Note each line that includes the word "Output". Copy those lines.

[Start of LISTED ENTRIES]

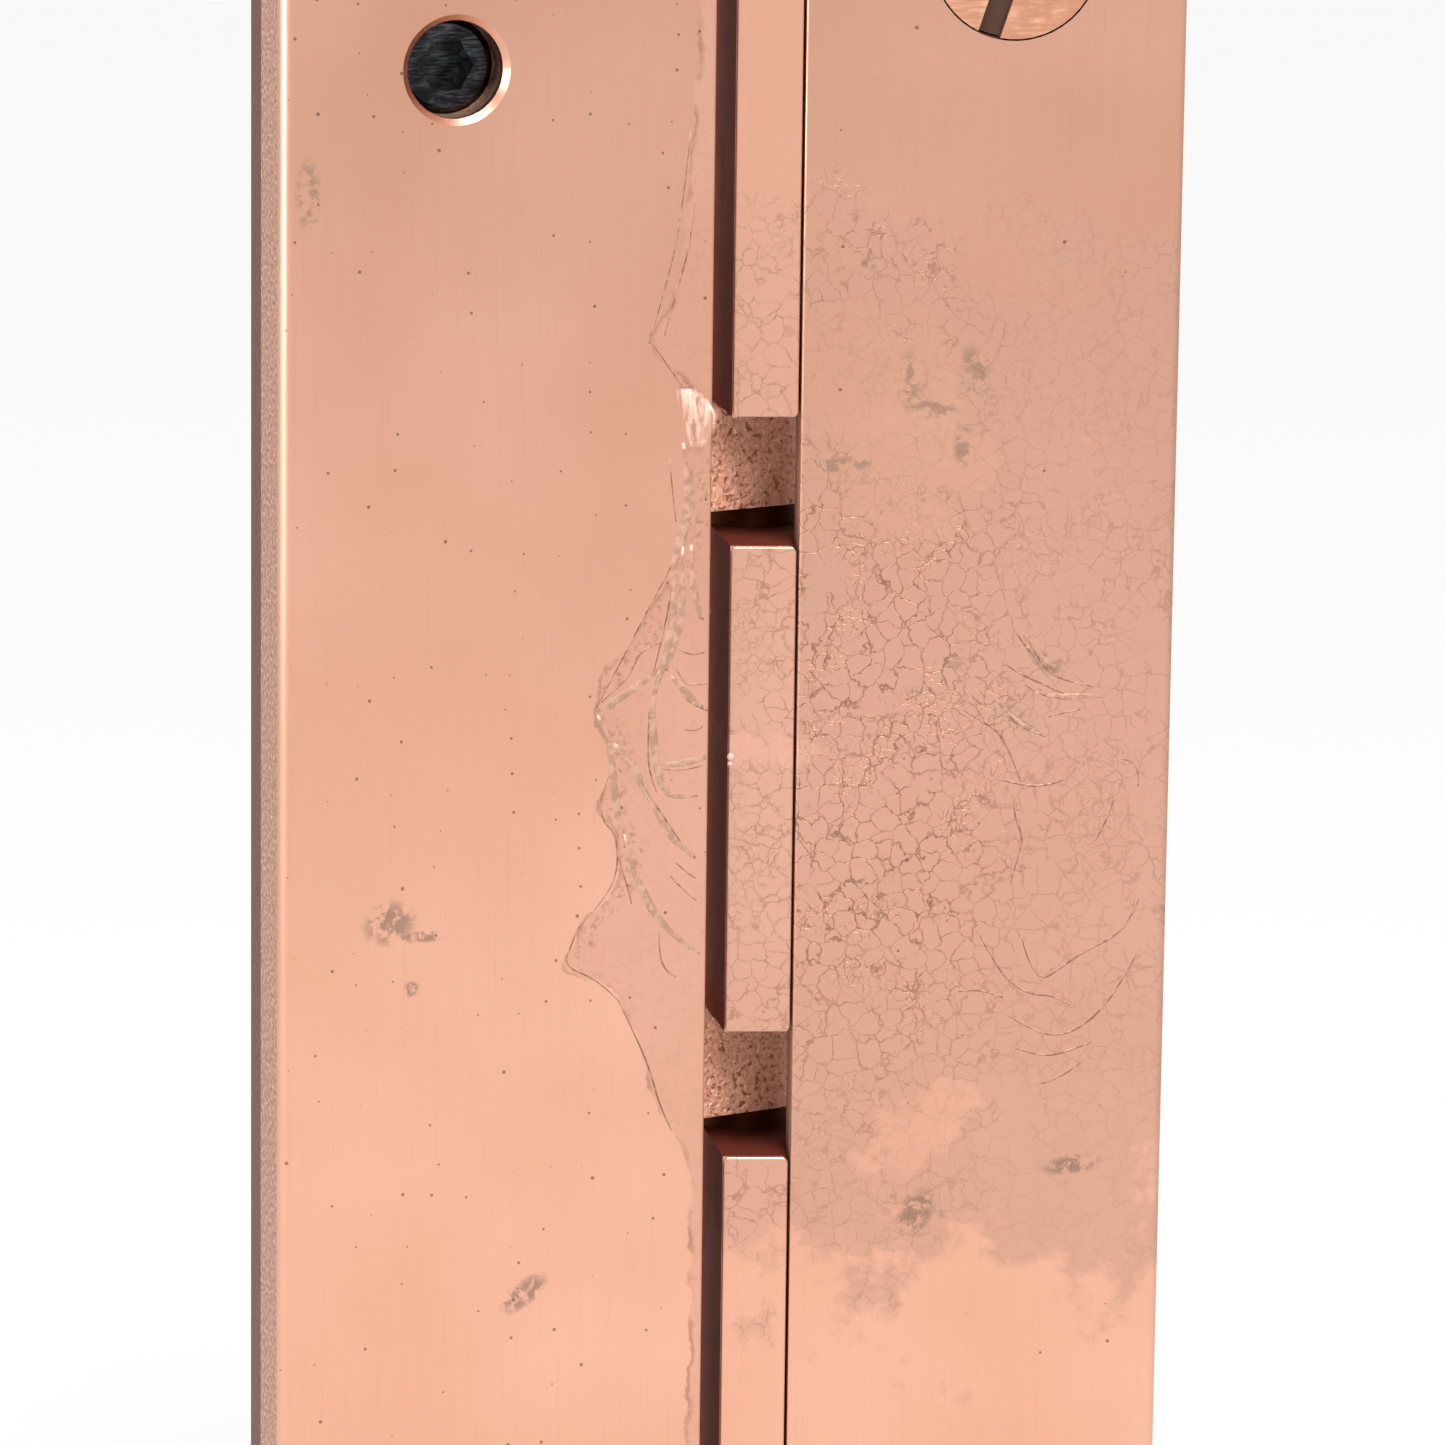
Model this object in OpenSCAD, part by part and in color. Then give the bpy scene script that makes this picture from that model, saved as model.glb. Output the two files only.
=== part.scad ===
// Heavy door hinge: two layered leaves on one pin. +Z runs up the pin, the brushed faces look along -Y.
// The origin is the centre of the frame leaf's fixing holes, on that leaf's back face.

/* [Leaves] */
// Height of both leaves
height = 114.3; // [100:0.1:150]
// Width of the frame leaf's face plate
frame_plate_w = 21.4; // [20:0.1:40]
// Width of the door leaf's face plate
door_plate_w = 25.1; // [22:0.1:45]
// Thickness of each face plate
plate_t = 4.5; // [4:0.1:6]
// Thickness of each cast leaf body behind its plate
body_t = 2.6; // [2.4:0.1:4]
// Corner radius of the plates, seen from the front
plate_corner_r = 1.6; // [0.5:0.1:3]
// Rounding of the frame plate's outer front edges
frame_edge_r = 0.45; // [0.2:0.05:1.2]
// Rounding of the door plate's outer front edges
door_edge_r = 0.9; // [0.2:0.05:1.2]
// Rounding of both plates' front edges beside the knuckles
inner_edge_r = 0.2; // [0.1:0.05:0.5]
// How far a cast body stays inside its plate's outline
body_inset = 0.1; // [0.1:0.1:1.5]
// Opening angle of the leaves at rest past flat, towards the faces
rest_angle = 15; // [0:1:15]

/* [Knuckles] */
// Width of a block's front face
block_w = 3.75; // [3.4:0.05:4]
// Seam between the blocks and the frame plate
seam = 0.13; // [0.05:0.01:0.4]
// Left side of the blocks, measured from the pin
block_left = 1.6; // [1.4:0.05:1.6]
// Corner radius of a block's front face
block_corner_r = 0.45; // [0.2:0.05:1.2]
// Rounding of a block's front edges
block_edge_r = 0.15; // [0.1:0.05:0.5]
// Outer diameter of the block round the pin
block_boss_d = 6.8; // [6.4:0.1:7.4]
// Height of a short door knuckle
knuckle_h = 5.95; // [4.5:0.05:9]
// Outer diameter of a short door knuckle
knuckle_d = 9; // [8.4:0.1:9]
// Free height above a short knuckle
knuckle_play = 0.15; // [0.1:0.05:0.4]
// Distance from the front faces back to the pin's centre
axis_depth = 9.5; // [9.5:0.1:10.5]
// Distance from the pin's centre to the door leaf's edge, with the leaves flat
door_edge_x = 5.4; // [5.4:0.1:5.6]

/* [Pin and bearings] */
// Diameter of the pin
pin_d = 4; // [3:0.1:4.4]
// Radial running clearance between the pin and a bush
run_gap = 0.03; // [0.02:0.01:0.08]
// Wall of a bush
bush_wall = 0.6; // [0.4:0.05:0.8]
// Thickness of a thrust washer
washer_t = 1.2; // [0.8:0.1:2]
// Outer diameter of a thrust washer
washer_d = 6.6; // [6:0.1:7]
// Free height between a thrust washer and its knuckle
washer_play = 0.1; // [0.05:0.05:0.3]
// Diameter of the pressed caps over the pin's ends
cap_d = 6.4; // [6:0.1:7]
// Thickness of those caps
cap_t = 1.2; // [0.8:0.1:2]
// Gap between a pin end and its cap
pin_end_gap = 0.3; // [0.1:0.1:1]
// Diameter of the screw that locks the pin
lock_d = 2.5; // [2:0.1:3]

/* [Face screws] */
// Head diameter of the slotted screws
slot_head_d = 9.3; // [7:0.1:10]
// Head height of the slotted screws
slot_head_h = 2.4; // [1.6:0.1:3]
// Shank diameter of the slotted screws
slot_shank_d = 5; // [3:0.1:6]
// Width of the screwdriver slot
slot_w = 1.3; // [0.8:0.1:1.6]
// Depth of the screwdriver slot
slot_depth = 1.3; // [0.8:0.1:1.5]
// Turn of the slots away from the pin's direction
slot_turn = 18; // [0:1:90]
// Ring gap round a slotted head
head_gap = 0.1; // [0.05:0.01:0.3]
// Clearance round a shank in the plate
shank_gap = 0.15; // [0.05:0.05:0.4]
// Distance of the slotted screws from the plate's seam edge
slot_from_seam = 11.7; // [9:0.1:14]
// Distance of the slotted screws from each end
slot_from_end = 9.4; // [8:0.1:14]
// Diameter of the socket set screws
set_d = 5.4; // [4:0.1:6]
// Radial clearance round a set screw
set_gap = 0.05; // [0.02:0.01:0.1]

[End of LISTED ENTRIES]
[Start of LISTED ENTRIES]

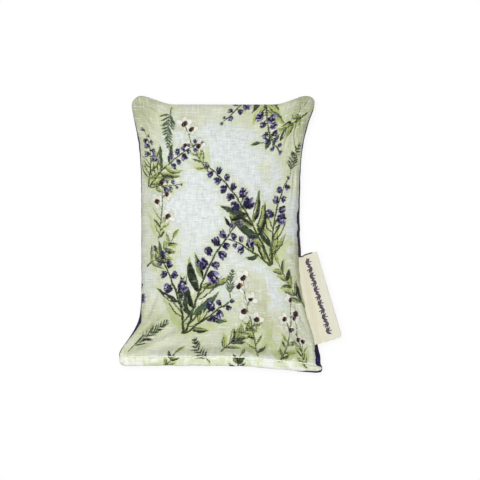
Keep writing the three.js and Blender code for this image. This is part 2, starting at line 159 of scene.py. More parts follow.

[End of LISTED ENTRIES]
[Start of LISTED ENTRIES]

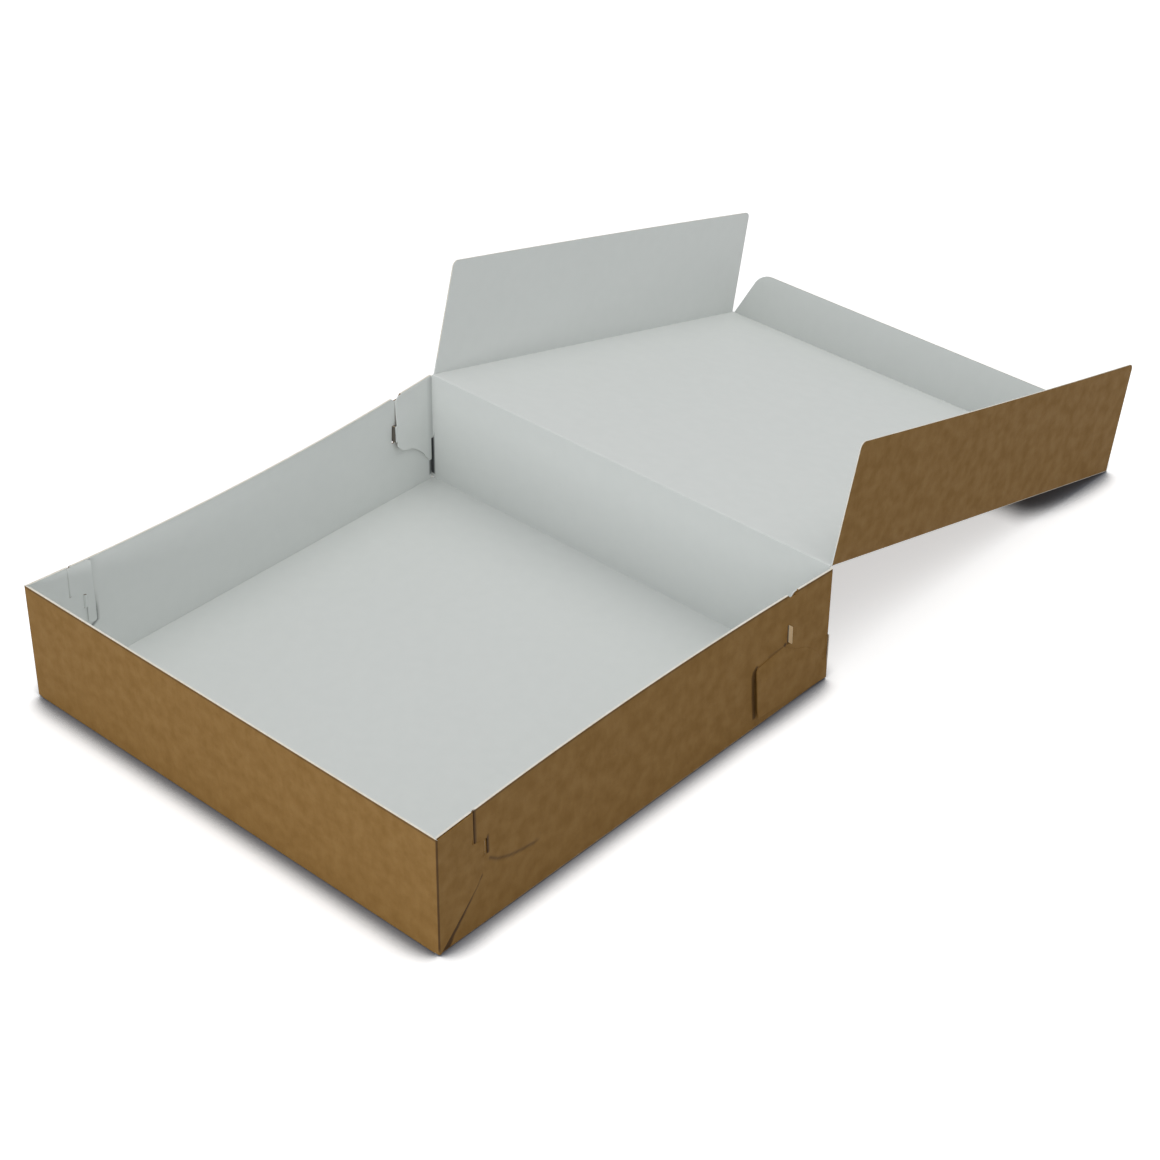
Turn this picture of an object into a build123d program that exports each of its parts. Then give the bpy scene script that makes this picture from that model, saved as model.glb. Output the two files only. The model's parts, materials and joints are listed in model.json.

[End of LISTED ENTRIES]

▶ RESPONSE BELOW
Model this object in OpenSCAD, part by part and in color. Then give the bpy scene script that makes this picture from that model, saved as model.glb. Output the two files only.
Turn this picture of an object into a build123d program that exports each of its parts. Then give the bpy scene script that makes this picture from that model, saved as model.glb. Output the two files only. The model's parts, materials and joints are listed in model.json.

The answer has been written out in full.